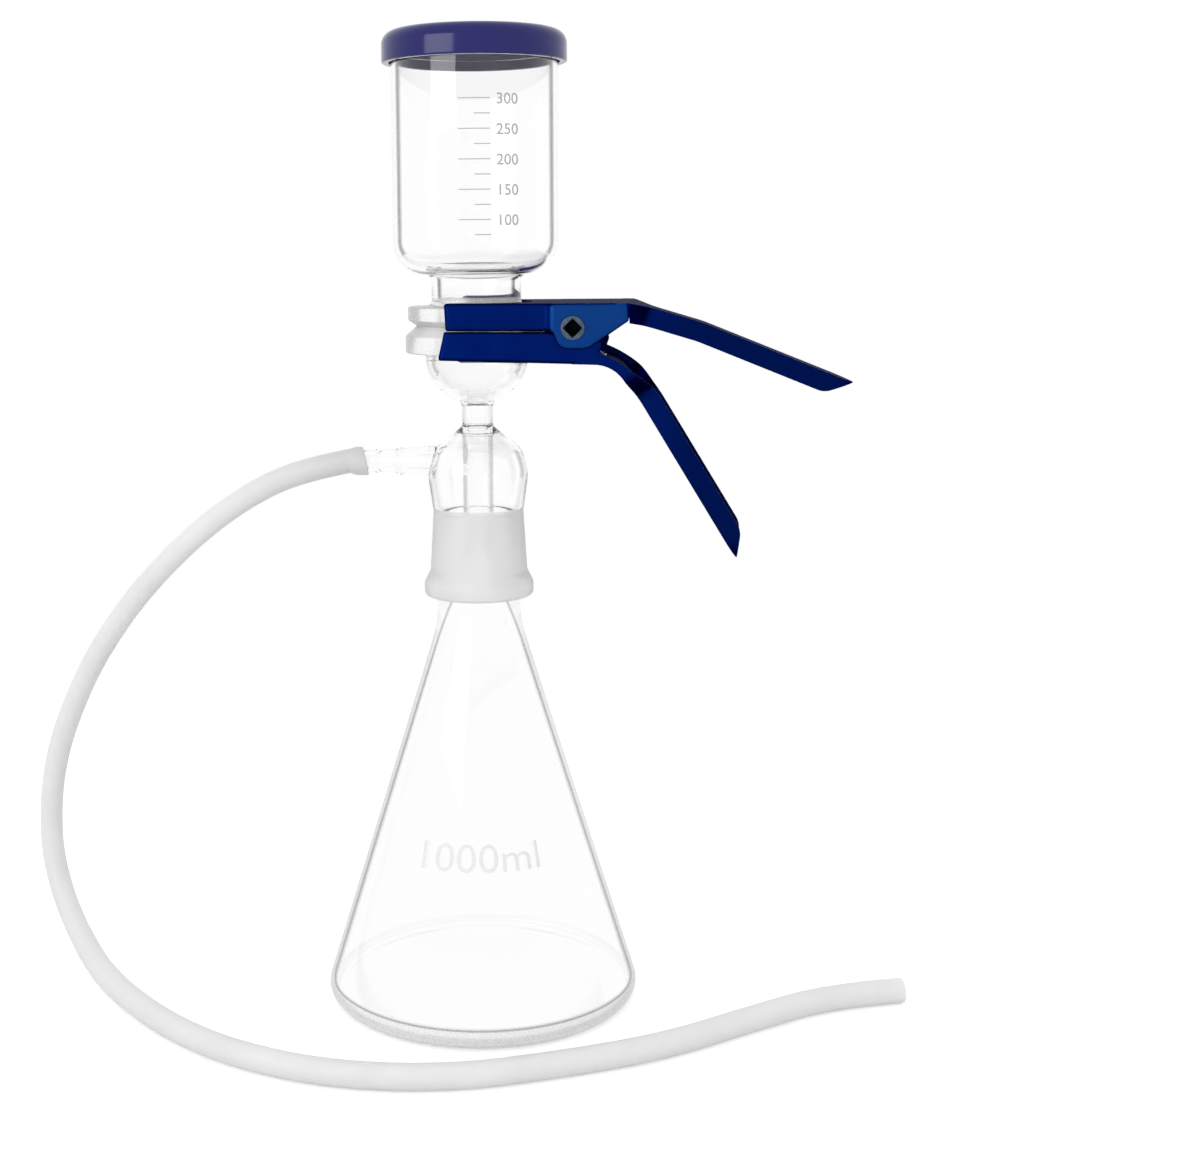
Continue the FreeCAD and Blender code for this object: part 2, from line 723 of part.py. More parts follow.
def make_clamp_rivet():
    seat = ear_half_width + rivet_gap
    ring_radius = rivet_radius + rivet_ring_width
    head_radius = rivet_radius + rivet_head_width
    near_end = -seat - rivet_ring_thickness
    profile = [
        (near_end, 0, 0),
        (near_end, ring_radius, 0.45),
        (-seat, ring_radius, 0.45),
        (-seat, rivet_radius, 0),
        (seat, rivet_radius, 0),
        (seat, head_radius, 0.3),
        (seat + rivet_head_height, head_radius * 0.55, 1.6),
        (seat + rivet_head_height, 0, 0),
    ]
    wire = rounded_wire(profile, lambda y, r: Vector(pivot_x + r, y, pivot_z))
    rivet = Part.Face(wire).revolve(Vector(pivot_x, 0, pivot_z), Vector(0, 1, 0), 360)
    half = rivet_socket_half_diagonal
    corners = [
        (pivot_x + half, pivot_z, rivet_socket_corner),
        (pivot_x, pivot_z + half, rivet_socket_corner),
        (pivot_x - half, pivot_z, rivet_socket_corner),
        (pivot_x, pivot_z - half, rivet_socket_corner),
    ]
    before = near_end - 1.0
    socket_wire = rounded_wire(corners, lambda x, z: Vector(x, before, z))
    socket = Part.Face(socket_wire).extrude(Vector(0, rivet_ring_thickness + 1.0, 0))
    hollow_depth = rivet_socket_depth + 1.0
    hollow = Part.makeCylinder(
        rivet_radius - rivet_wall, hollow_depth, Vector(pivot_x, before, pivot_z), Vector(0, 1, 0)
    )
    return rivet.cut(socket.fuse(hollow))


def make_clamp_spring():
    """Torsion spring round the rivet; its two legs push the jaws' webs apart behind the pivot."""
    coil_radius = rivet_radius + spring_gap + spring_wire_radius
    stand_off = spring_rest_gap + spring_wire_radius
    tilt = math.radians(jaw_tilt)
    lower_web = pivot_z + (lower_web_level() - pivot_z) / math.cos(tilt) - spring_leg_reach * math.tan(tilt)
    upper_end = (spring_leg_reach, upper_web_inner - stand_off - pivot_z)
    lower_end = (spring_leg_reach, lower_web + stand_off - pivot_z)
    upper_angle = tangent_angle(upper_end, coil_radius, 1)
    lower_angle = tangent_angle(lower_end, coil_radius, -1) + 2 * math.pi
    sweep = 2 * math.pi * spring_turns + lower_angle - upper_angle
    length = spring_pitch * sweep / (2 * math.pi)
    helix = Part.makeHelix(spring_pitch, length, coil_radius)
    heading = Vector(0, 2 * math.pi * coil_radius, spring_pitch)
    ring = Part.Wire(Part.Circle(Vector(coil_radius, 0, 0), heading, spring_wire_radius).toShape())
    coil = Part.Wire(helix.Edges).makePipeShell([ring], True, True)
    coil.rotate(Vector(0, 0, 0), Vector(0, 0, 1), math.degrees(upper_angle))
    coil.rotate(Vector(0, 0, 0), Vector(1, 0, 0), 90)
    coil.translate(Vector(pivot_x, length / 2, pivot_z))
    upper_leg = spring_leg(length / 2, coil_radius, upper_angle, upper_end)
    lower_leg = spring_leg(-length / 2, coil_radius, lower_angle, lower_end)
    return coil.fuse([upper_leg, lower_leg])


def tangent_angle(end, radius, side):
    """Angle round the pivot at which a line from end (x, z) touches a circle."""
    return math.atan2(end[1], end[0]) + side * math.acos(radius / math.hypot(end[0], end[1]))


def spring_leg(y, coil_radius, angle, end):
    """Straight leg with round ends, from the coil at an angle to end (x, z) beside the pivot."""
    start = Vector(pivot_x + coil_radius * math.cos(angle), y, pivot_z + coil_radius * math.sin(angle))
    line = Vector(pivot_x + end[0], y, pivot_z + end[1]) - start
    leg = Part.makeCylinder(spring_wire_radius, line.Length, start, line)
    joint = Part.makeSphere(spring_wire_radius, start)
    return leg.fuse([joint, Part.makeSphere(spring_wire_radius, start + line)])


# ---------------------------------------------------------------- hose

def hose_path():
    """Straight runs joined by tangent arcs; each arc is as large as its two runs allow."""
    points = [Vector(*point) for point in hose_route]
    edges = []
    radii = []
    here = points[0]
    for before, corner, after in zip(points, points[1:], points[2:]):
        incoming = (corner - before).normalize()
        outgoing = (after - corner).normalize()
        turn = math.acos(max(-1.0, min(1.0, incoming.dot(outgoing))))
        reach = 0.45 * min(corner.distanceToPoint(before), after.distanceToPoint(corner))
        radius = reach / math.tan(turn / 2)
        inward = (outgoing - incoming).normalize()
        arc_start = corner - incoming * reach
        arc_middle = corner + inward * (radius / math.cos(turn / 2) - radius)
        arc_end = corner + outgoing * reach
        edges.append(Part.LineSegment(here, arc_start).toShape())
        edges.append(Part.Arc(arc_start, arc_middle, arc_end).toShape())
        radii.append(radius)
        here = arc_end
    edges.append(Part.LineSegment(here, points[-1]).toShape())
    return Part.Wire(edges), radii


def swept_tube(path, radius):
    start = path.Edges[0]
    begin = start.valueAt(start.FirstParameter)
    ahead = start.tangentAt(start.FirstParameter)
    ring = Part.Wire(Part.Circle(begin, ahead, radius).toShape())
    return path.makePipeShell([ring], True, False)


def make_vacuum_hose():
    path, radii = hose_path()
    stretched_bore = arm_radius + ridge_swell + hose_stretch_gap
    stretched_radius = stretched_bore + hose_stretched_wall
    sleeve_end = hose_start + 1.2      # laps onto the tube, whose first run points downwards
    sleeve = turned_on_arm([
        (hose_mouth, 0, 0),
        (hose_mouth, stretched_radius, 0.4),
        (hose_start - hose_neck_length, stretched_radius, 2.0),
        (hose_start, hose_radius, 0),
        (sleeve_end, hose_radius, 0),
        (sleeve_end, 0, 0),
    ])
    room = turned_on_arm([
        (hose_mouth - 1.0, 0, 0),
        (hose_mouth - 1.0, stretched_bore, 0),
        (arm_end + 0.2, stretched_bore, 0),
        (hose_start, hose_bore_radius, 0),
        (sleeve_end, hose_bore_radius, 0),
        (sleeve_end, 0, 0),
    ])
    outside = swept_tube(path, hose_radius)
    inside = swept_tube(path, hose_bore_radius)
    tube_volume = outside.Volume - inside.Volume
    section = math.pi * (hose_radius ** 2 - hose_bore_radius ** 2)
    print("hose radii", " ".join("%.0f" % radius for radius in radii))
    print("hose tube length %.1f, volume over section times length %.4f"
          % (path.Length, tube_volume / (section * path.Length)))
    return sleeve.fuse(outside).cut(room.fuse(inside))


# ---------------------------------------------------------------- output

def save(name, shape):
    if shape.ShapeType != "Solid" and len(shape.Solids) == 1:
        shape = shape.Solids[0]
    print("%-16s solids %d valid %s volume %.0f" % (name, len(shape.Solids), shape.isValid(), shape.Volume))
    shape.exportStep("parts/" + name + ".step")


def main():
    os.makedirs("parts", exist_ok=True)
    save("flask", make_flask())
    save("filter_base", make_filter_base())
    save("fritted_disc", make_fritted_disc())
    save("funnel", make_funnel())
    save("funnel_lid", make_funnel_lid())
    save("clamp_upper_jaw", make_clamp_upper_jaw())
    save("clamp_lower_jaw", make_clamp_lower_jaw())
    save("clamp_rivet", make_clamp_rivet())
    save("clamp_spring", make_clamp_spring())
    save("vacuum_hose", make_vacuum_hose())


main()
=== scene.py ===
import math

import bmesh
import bpy
from mathutils import Matrix, Vector


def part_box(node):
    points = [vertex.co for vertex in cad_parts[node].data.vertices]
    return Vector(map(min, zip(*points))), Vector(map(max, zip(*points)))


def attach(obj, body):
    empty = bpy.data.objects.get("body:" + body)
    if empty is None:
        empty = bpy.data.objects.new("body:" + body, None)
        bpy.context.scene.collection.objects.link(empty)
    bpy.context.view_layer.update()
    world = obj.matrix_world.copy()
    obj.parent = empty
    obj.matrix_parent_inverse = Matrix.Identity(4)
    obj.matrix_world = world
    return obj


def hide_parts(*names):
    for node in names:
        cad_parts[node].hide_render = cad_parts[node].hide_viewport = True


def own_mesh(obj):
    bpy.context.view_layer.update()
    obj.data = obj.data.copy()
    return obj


# Glass vacuum filtration unit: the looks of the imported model. Shapes are written in millimetres
# and scaled by MM; materials, lamps and the camera are in metres.

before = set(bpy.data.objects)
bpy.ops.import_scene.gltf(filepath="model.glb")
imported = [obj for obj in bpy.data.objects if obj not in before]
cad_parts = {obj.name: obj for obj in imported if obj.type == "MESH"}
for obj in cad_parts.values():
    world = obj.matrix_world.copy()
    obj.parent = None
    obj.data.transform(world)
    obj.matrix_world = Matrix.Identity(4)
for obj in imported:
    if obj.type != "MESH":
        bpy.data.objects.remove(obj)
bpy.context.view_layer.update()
MM = 0.001
TURN = 192                          # steps round a lathed piece
SMALL_TURN = 96                     # steps round a small or plain one
SHARP = 38.0                        # degrees; an edge that turns further stays sharp
WELD = 1e-7                         # metres; points nearer than this are one
ON_AXIS = 1e-6                      # millimetres; a profile point nearer the axis is on it


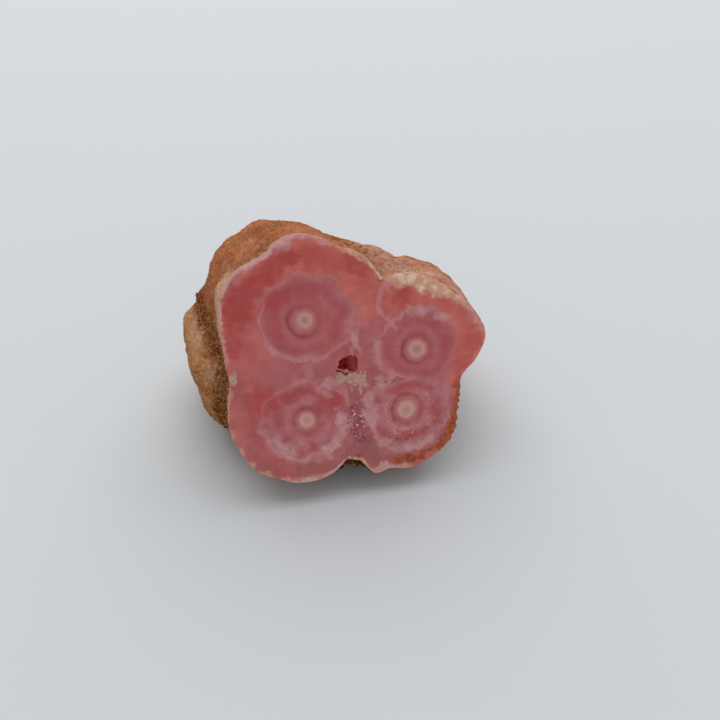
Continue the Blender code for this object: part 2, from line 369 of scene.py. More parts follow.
def crust_relief(places):
    """Height of the crust's fine relief, the same height as a share from pit to top, and the grooves.

    Round growths and grains are domes about scattered points. Fibres are waves drawn out along the
    stalactites. Pits are sunk about scattered points, most of them in the grooves on the left.
    """
    groove = creases(rods(places))
    fibre = waves(places * np.array((1.0, 1.0, 0.16)), ((FIBRES[0], 1.0),), 20, 11)
    some = smooth_step(waves(places, ((4.0, 1.0),), 16, 12), -0.6, 1.0)
    grains = domes(places, GRAINS[0], 4.1)
    left = smooth_step(-places[..., 0], 6.0, 13.0)
    pits = 1.0 - smooth_step(nearest(places, PITS[0], 8.3), 0.12, 0.45)
    pits = pits * np.clip(0.12 * some + groove * left, 0.0, 1.0)
    height = DOMES[1] * (domes(places, DOMES[0], 1.7) - RELIEF_MIDDLE)
    height = height + GRAINS[1] * (grains - RELIEF_MIDDLE) * (0.5 + groove + 0.5 * some)
    height = height + FIBRES[1] * fibre - PITS[1] * pits
    return height, np.clip(0.55 + height / 0.5, 0.0, 1.0), groove


def skin_places(turns, ways):
    """The crust from rim to back, with the height of its relief as a share, and its grooves.

    The rim is where directions in the face leave the rods. Behind it the directions from the heart
    swing round evenly to straight back. The relief and the broken edge's teeth are added along the
    surface's own normals, which at the rim lie in the face.
    """
    flat_ways = np.concatenate((ways, np.zeros((AROUND, 1))), axis=-1)
    in_face = np.array((HEART[0], HEART[1], 0.0))
    rim_reach = skin_reach(in_face, flat_ways)
    rim = in_face + rim_reach[:, None] * flat_ways

    polar = np.arctan2(rim_reach, HEART[2])
    swing = np.linspace(0.0, 1.0, SKIN_ROWS + 1)[1:-1, None]
    polar = polar + (np.pi - polar) * swing
    directions = np.stack((np.sin(polar) * ways[:, 0], np.sin(polar) * ways[:, 1], -np.cos(polar)), axis=-1)
    skin = HEART + skin_reach(HEART, directions)[..., None] * directions
    skin = np.concatenate((rim[None], skin))

    height, share, groove = crust_relief(skin)
    around = (np.roll(skin, -1, axis=1) - np.roll(skin, 1, axis=1)) / 2
    normals = np.cross(np.gradient(skin, axis=0), around)
    normals /= np.maximum(np.linalg.norm(normals, axis=-1, keepdims=True), 1e-9)
    behind = smooth_step(skin[..., 2], 0.0, RELIEF_RISE)
    outward = np.broadcast_to(flat_ways, skin.shape)
    normals = outward + (normals - outward) * behind[..., None]
    direction, half_width = BROKEN_EDGE
    broken = bell(turned_off(np.degrees(turns), direction) / half_width)
    teeth = TEETH[1] * waves(skin, ((TEETH[0], 1.0),), 20, 21) * broken
    strength = RELIEF_AT_RIM + (1 - RELIEF_AT_RIM) * behind
    skin = skin + (height * strength + teeth)[..., None] * normals
    skin[0, :, 2] = 0.0
    return skin, share, groove


def stone_places():
    """The whole surface as rows of places: vug, face, rim, crust. Also the crust's relief and grooves.

    The vug is half a ball drawn to its mouth's outline, with knobs. The face's rows run evenly from
    the mouth to the rim, and sink a little in the cracks and the drusy seams.
    """
    turns = 2 * np.pi * np.arange(AROUND) / AROUND
    ways = np.stack((np.cos(turns), np.sin(turns)), axis=-1)
    skin, share, groove = skin_places(turns, ways)

    mouth = by_turn(np.degrees(turns) % 360.0, VUG_REACH)[0]
    mouth = mouth * (1.0 + 0.04 * waves(ways * 1.2, ((0.5, 1.0),), 12, 31))
    level = np.linspace(0.0, np.pi / 2, VUG_ROWS + 1)[::-1][1:-1, None]
    vug_flat = VUG_CENTRE + (mouth * np.cos(level))[..., None] * ways
    vug = np.concatenate((vug_flat, (VUG_DEPTH * np.sin(level) + 0 * mouth)[..., None]), axis=-1)
    knobs = VUG_KNOBS[1] * (nearest(vug, VUG_KNOBS[0], 3.3) - 0.5)
    vug = vug + knobs[..., None] * (vug - np.append(VUG_CENTRE, 0.4))

    shares = np.linspace(0.0, 1.0, FACE_ROWS + 1)[:-1, None, None] ** 1.15
    inner = VUG_CENTRE + mouth[:, None] * ways
    flat = inner + (skin[0, :, :2] - inner) * shares
    sunk = CRACK_DEPTH * lines(flat, CRACKS, 57) + SEAM_DEPTH * lines(flat, DRUSY_SEAMS, 58)
    sunk = sunk * smooth_step(shares[..., 0], 0.0, 0.04) * smooth_step(1.0 - shares[..., 0], 0.0, 0.03)
    face = np.concatenate((flat, sunk[..., None]), axis=-1)
    return np.concatenate((vug, face, skin)), share, groove


def to_world(places):
    """Places on or behind the face, in metres in the world, kept above the floor.

    A place that would lie under the floor is drawn towards the heart until it lies on it.
    """
    world = (
        FACE_CENTRE
        + places[..., 0:1] * ACROSS
        + places[..., 1:2] * UP_FACE
        - places[..., 2:3] * OUT_OF_FACE
    )
    heart = FACE_CENTRE + HEART[0] * ACROSS + HEART[1] * UP_FACE - HEART[2] * OUT_OF_FACE
    drop = heart[2] - world[..., 2:3]
    share = np.where(world[..., 2:3] < 0.0, heart[2] / np.maximum(drop, 1e-6), 1.0)
    return (heart + (world - heart) * share) * MM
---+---
*TO BE DONE*:
Copy exactly, and only, the lines from the one containing "len(shape.Solids), shape.isValid(), shape.Volume))" through the one containing "imported = [obj".

*FINISHED EXERCISE*:
    print("%-16s solids %d valid %s volume %.0f" % (name, len(shape.Solids), shape.isValid(), shape.Volume))
    shape.exportStep("parts/" + name + ".step")


def main():
    os.makedirs("parts", exist_ok=True)
    save("flask", make_flask())
    save("filter_base", make_filter_base())
    save("fritted_disc", make_fritted_disc())
    save("funnel", make_funnel())
    save("funnel_lid", make_funnel_lid())
    save("clamp_upper_jaw", make_clamp_upper_jaw())
    save("clamp_lower_jaw", make_clamp_lower_jaw())
    save("clamp_rivet", make_clamp_rivet())
    save("clamp_spring", make_clamp_spring())
    save("vacuum_hose", make_vacuum_hose())


main()
=== scene.py ===
import math

import bmesh
import bpy
from mathutils import Matrix, Vector


def part_box(node):
    points = [vertex.co for vertex in cad_parts[node].data.vertices]
    return Vector(map(min, zip(*points))), Vector(map(max, zip(*points)))


def attach(obj, body):
    empty = bpy.data.objects.get("body:" + body)
    if empty is None:
        empty = bpy.data.objects.new("body:" + body, None)
        bpy.context.scene.collection.objects.link(empty)
    bpy.context.view_layer.update()
    world = obj.matrix_world.copy()
    obj.parent = empty
    obj.matrix_parent_inverse = Matrix.Identity(4)
    obj.matrix_world = world
    return obj


def hide_parts(*names):
    for node in names:
        cad_parts[node].hide_render = cad_parts[node].hide_viewport = True


def own_mesh(obj):
    bpy.context.view_layer.update()
    obj.data = obj.data.copy()
    return obj


# Glass vacuum filtration unit: the looks of the imported model. Shapes are written in millimetres
# and scaled by MM; materials, lamps and the camera are in metres.

before = set(bpy.data.objects)
bpy.ops.import_scene.gltf(filepath="model.glb")
imported = [obj for obj in bpy.data.objects if obj not in before]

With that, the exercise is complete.